TEMPO.CO, Bandung - Pola letusan Gunung Merapi di perbatasan Yogyakarta sekarang mengalami perubahan. Perbandingannya dengan kejadian erupsi besar Merapi pada 2010. Indikasi perubahan itu muncul ketika erupsi 2018.
Baca:
Gunung Merapi Muntahkan Awan Panas Pertama, Status Belum Awas
Menurut Volkanolog dari Institut Teknologi Bandung (ITB) Mirzam Abdurrachman, saat meletus pada 2010 lalu, Gunung Merapi memiliki pola aktivitas dari mulai pembentukan kubah lava, kemudian terjadi letusan disertai awan panas (wedus gembel), dan diakhiri oleh guguran lava pijar. “Namun sekarang polanya berbeda yang diawali dengan pecahan atau guguran lava,” katanya lewat laman ITB, Kamis 7 Januari 2021.
Guguran lava yang muncul dari Gunung Merapi belakang ini, menurut Mirzam, cenderung kental atau tidak encer.
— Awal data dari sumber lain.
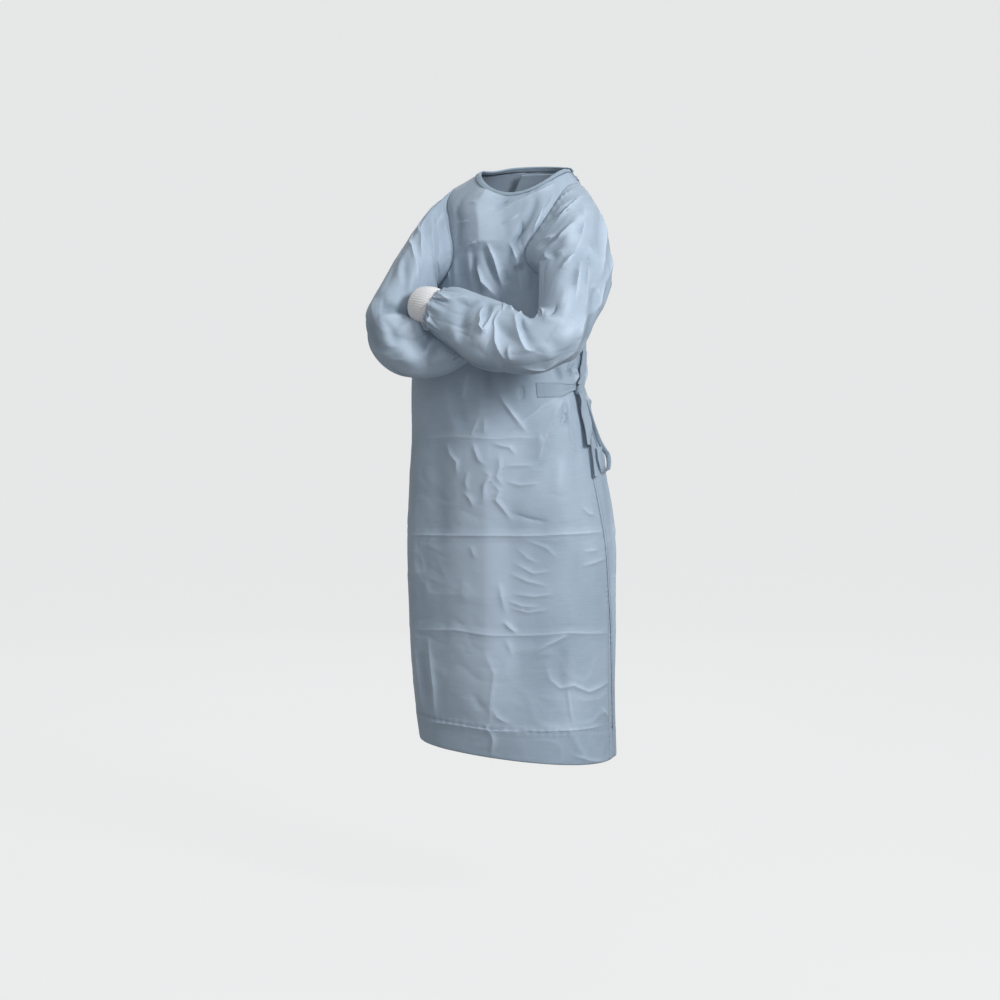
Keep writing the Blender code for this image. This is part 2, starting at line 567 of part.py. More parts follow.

Meskipun begitu, masyarakat diminta tetap berhati-hati karena berdasarkan laporan dari BPPTKG, Badan Geologi, gempa-gempa vulkanik masih sering terjadi.
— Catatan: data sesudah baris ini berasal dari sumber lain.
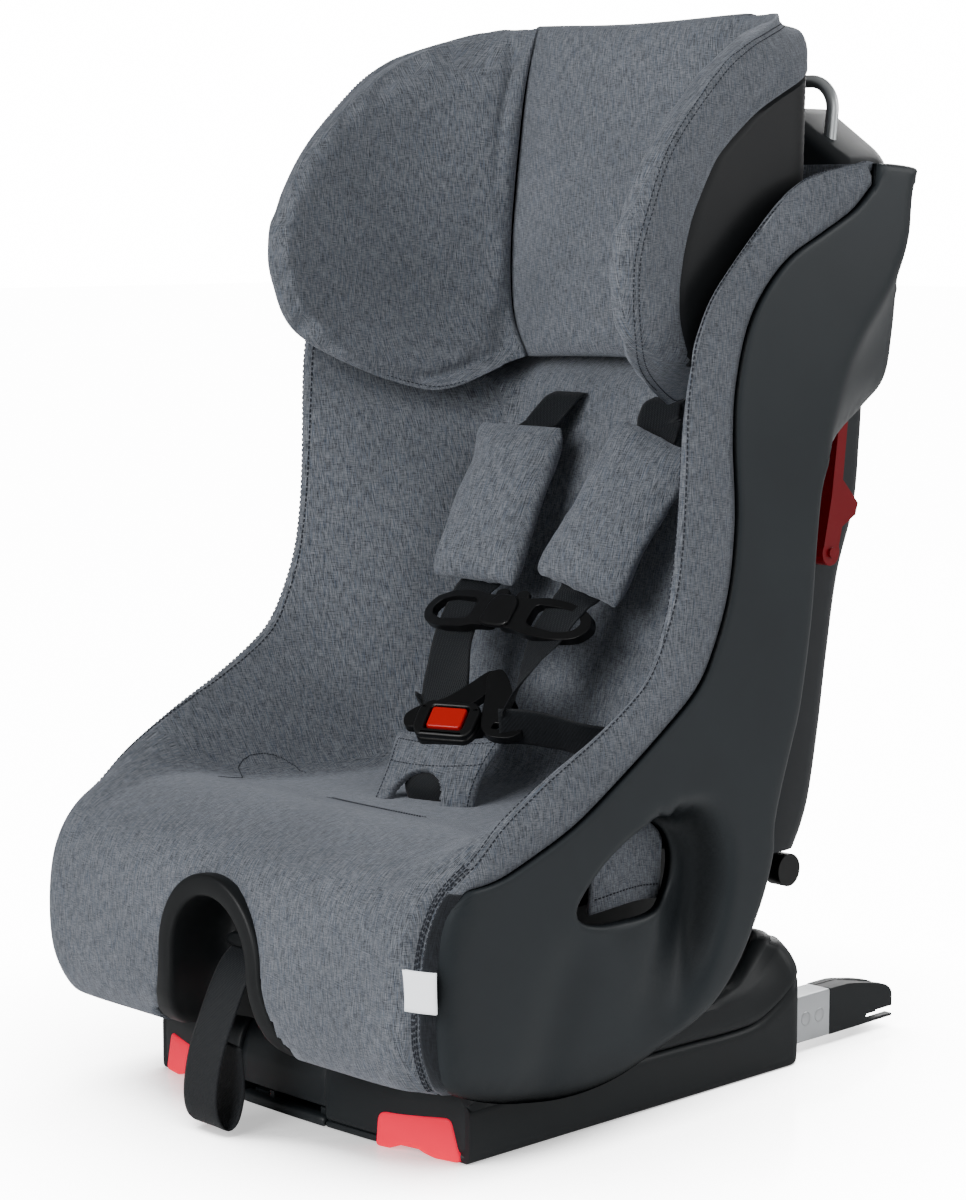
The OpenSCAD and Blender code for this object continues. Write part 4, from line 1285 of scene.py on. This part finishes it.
def padded_foot(outline, side):
    """A foot with a domed face that follows the bowed front."""
    outline = np.asarray(outline, float)
    middle = outline.mean(0)
    rings = []
    for inset, out in ((0, -40), (0, -3), (0, 0.7), (0.3, 1.3), (1.0, 1.8), (2.4, 2.1), (8, 2.4)):
        away = outline - middle
        ring = middle + away * (1 - inset / np.maximum(np.linalg.norm(away, axis=1), 1))[:, None]
        rings.append(np.column_stack([ring[:, 0] * side, bow(ring[:, 0]) - out, ring[:, 1]]))
    return lofted(rings)


def across(side, low, high):
    """The span from low to high out from the middle, on the side with this sign."""
    return sorted((side * low, side * high))


def carve(obj, boxes):
    """Cut boxes out of a closed piece and keep the result."""
    verts, faces = join_parts([box_part(low, high) for low, high in boxes])
    mesh = bpy.data.meshes.new("cutter")
    mesh.from_pydata([tuple(v) for v in verts * MM], [], faces)
    mesh.flip_normals()
    cutter = bpy.data.objects.new("cutter", mesh)
    bpy.context.scene.collection.objects.link(cutter)
    cut = obj.modifiers.new("cut", "BOOLEAN")
    cut.object = cutter
    cut.operation = "DIFFERENCE"
    cut.solver = "EXACT"
    apply_modifiers(obj)
    bpy.data.objects.remove(cutter)


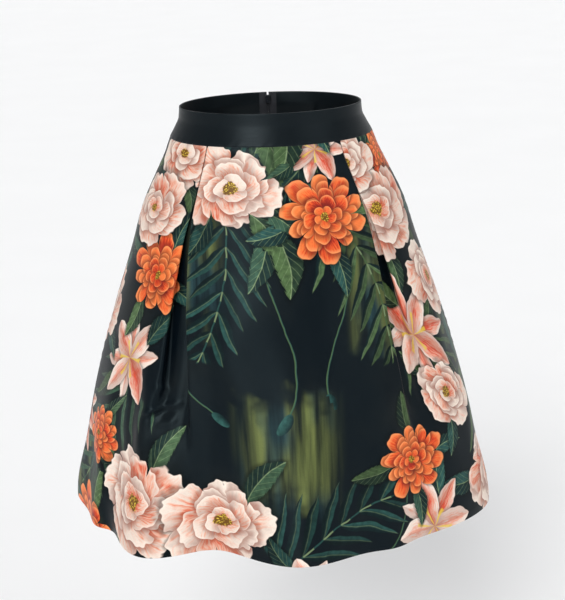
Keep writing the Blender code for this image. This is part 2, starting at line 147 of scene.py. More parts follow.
# The hem's crests and valleys at each angle: how far they stand out, how far the hem rises.
WAVES = Table(
    "out rise",
    (-184.0, -0.008, 0.000), (-163.0, 0.008, 0.000), (-143.0, -0.020, 0.002),
    (-120.0, 0.009, 0.004), (-106.0, -0.002, 0.008), (-94.0, 0.002, 0.010),
    (-78.0, -0.012, 0.005), (-68.0, -0.008, 0.001), (-61.5, -0.021, 0.000),
    (-41.0, 0.013, 0.000), (-22.0, -0.043, 0.000), (3.0, 0.005, 0.000),
    (22.0, -0.013, 0.000), (29.0, -0.008, 0.000), (38.0, -0.016, 0.000),
    (72.0, 0.002, 0.000), (104.0, -0.010, 0.000), (124.0, 0.010, 0.000),
    (142.0, -0.018, 0.001), (161.0, 0.009, 0.000), (176.0, -0.008, 0.000),
    (197.0, 0.008, 0.000),
)
FRONT_LEFT_EDGE = Table(
    "angle",
    (0.040, -39.2), (0.160, -38.2), (0.228, -35.8),
    (0.338, -31.0), (0.450, -29.0), (0.560, -31.0),
)
FRONT_RIGHT_EDGE = Table(
    "angle", (0.040, 39.2), (0.100, 40.6), (0.176, 41.5), (0.290, 39.5), (0.560, 41.0)
)
BACK_RIGHT_EDGE = Table("angle", (0.040, 141.0), (0.180, 140.0), (0.330, 143.0), (0.560, 143.5))
BACK_LEFT_EDGE = Table("angle", (0.040, -141.0), (0.180, -140.0), (0.330, -142.0), (0.560, -141.0))


def ease(value: np.ndarray | Number, low: float, high: float) -> np.ndarray:
    """A smooth step from 0 at low to 1 at high."""
    part = np.clip((np.asarray(value) - low) / (high - low), 0, 1)
    return part * part * (3 - 2 * part)


def centre_back_half(drop: float) -> float:
    """Half of the gap at the centre back, which is wider round the zip's slider."""
    return (SLIT if drop <= SLIT_BOTTOM else SEAM_GAP) / 2


@dataclass(frozen=True)
class SkirtForm:
    """The rules that every section of the cloth follows.

    Attributes:
        waves_start: Drop at which the hem's waves begin.
        waves_power: Power of their growth down to the hem.
        pleat_half: Cloth in half of one pleat, from its edge to its middle.
        halvings: Steps in the search for a fold's depth.
    """

    waves_start: float = 0.240
    waves_power: float = 1.5
    pleat_half: float = 0.033
    halvings: int = 40

    def points(
        self, drop: float, angles: np.ndarray, depths: np.ndarray | float, inset: float = 0.0
    ) -> np.ndarray:
        """Points at some angles of one drop's ring, each at its own depth inside it.

        Args:
            drop: Drop of the ring.
            angles: Angle of each point.
            depths: How far each point lies inside the ring.
            inset: How much smaller the ring is than the outer surface.

        Returns:
            Points, one row each.
        """
        turns = np.radians(angles)
        half_width, half_depth = (half - inset for half in RINGS.row(drop))
        outward = np.stack([np.sin(turns) / half_width, -np.cos(turns) / half_depth], axis=-1)
        outward /= np.linalg.norm(outward, axis=-1, keepdims=True)
        growth = max(0.0, (drop - self.waves_start) / (SKIRT_BOTTOM - self.waves_start))
        stand = WAVES.read("out", angles) * growth**self.waves_power - depths
        flat = np.stack([half_width * np.sin(turns), -half_depth * np.cos(turns)], axis=-1)
        flat += outward * stand[..., None]
        reach = max(0.0, drop - BAND_HEIGHT) / (SKIRT_BOTTOM - BAND_HEIGHT)
        heights = -drop + WAVES.read("rise", angles) * reach
        return np.concatenate([flat, heights[..., None]], axis=-1)

    def fold_depth(self, half_gap: float, underlap: float, valley: float) -> float:
        """How deep a pleat's inner fold lies when half the pleat keeps its length of cloth.

        Args:
            half_gap: Half the gap between the pleat's edges.
            underlap: How far its inner folds lie beyond its edges.
            valley: How deep its middle lies.

        Returns:
            The depth.
        """
        low, high = 0.0, self.pleat_half
        for _ in range(self.halvings):
            depth = (low + high) / 2
            cloth = math.hypot(underlap, depth) + math.hypot(underlap + half_gap, depth - valley)
            low, high = (depth, high) if cloth < self.pleat_half else (low, depth)
        return depth

    def corners(self, drop: float, pleat: Pleat) -> list[tuple[float, float, float]]:
        """The nine corners of an inverted box pleat: their angles, depths and bends.

        Args:
            drop: The section's drop.
            pleat: The pleat.

        Returns:
            The angle, the depth and the bend's half length of each corner, by rising angle.
        """
        gap, underlap, valley, layer, pressed, soft, inner = OPENINGS.row(drop)
        edge = float(pleat.edge.read("angle", drop))
        turn = math.radians(edge)
        half_width, half_depth = RINGS.row(drop)
        per_degree = math.radians(
            math.hypot(half_width * math.cos(turn), half_depth * math.sin(turn))
        )
        half_gap = gap / 2
        depth = self.fold_depth(half_gap, underlap, valley)
        shift = half_gap / per_degree
        middle = edge - shift if pleat.pressed_last else edge + shift
        first, last = (soft, pressed) if pleat.pressed_last else (pressed, soft)
        tuck = half_gap + underlap
        flaps = [(half_gap, 0.0), (half_gap, layer), (tuck, depth + layer)]
        flaps.append((tuck, depth + 2 * layer))
        across = [*((-along, deep) for along, deep in flaps), (0.0, valley + 2 * layer)]
        bends = (first, first, *[inner] * 5, last, last)
        return [
            (middle + along / per_degree, deep, bend)
            for (along, deep), bend in zip(across + flaps[::-1], bends)
        ]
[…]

Menurutnya, kalau yang keluar dari gunung itu hanya aliran lava, harusnya tidak berbahaya. Alasannya karena aliran lava biasanya sedikit sekali memakan korban jiwa maupun kerusakan infrastruktur. “Karena lava mengalir lambat tidak secepat letusan disertai wedus gembel,” ujar Mirzam.
Namun, situasinya bisa berbeda ketika aliran lava dengan temperatur tinggi tidak mengalir jauh. Kondisi itu perlu diwaspadai, sebab dikhawatirkan menyumbat dan terjadi akumulasi energi dari magma yang belum keluar di bawahnya. “Kita belajar sesuatu yang baru dari Gunung Merapi,” ujarnya.
Indikasi perubahan pola letusan Gunung Merapi muncul pada letusan 2018. Mirzam mengatakan letusan freatik Gunung Merapi yang terjadi pada Kamis dini hari, 24 Mei 2018, itu sudah memasuki tahap vulcanian. "Letusan freatik sudah tidak murni lagi dan menuju magmatik karena ada material pijar yang keluar," ujarnya waktu itu.
Sebelumnya diberitakan, Gunung Merapi dengan status Siaga sejak awal November 2020 memuntahkan awan panasnya yang pertama pada Kamis pagi, 7 Januari 2021, pukul 08.02 WIB. Awan panas berupa guguran dengan tinggi kolom 200 meter itu mengarah ke barat daya atau menuju Kali Krasak. Kepala BPPTKG Badan Geologi Hanik Humaida memperkirakan jarak luncuran awan panas yang kecil itu cukup pendek, yaitu kurang dari satu kilometer.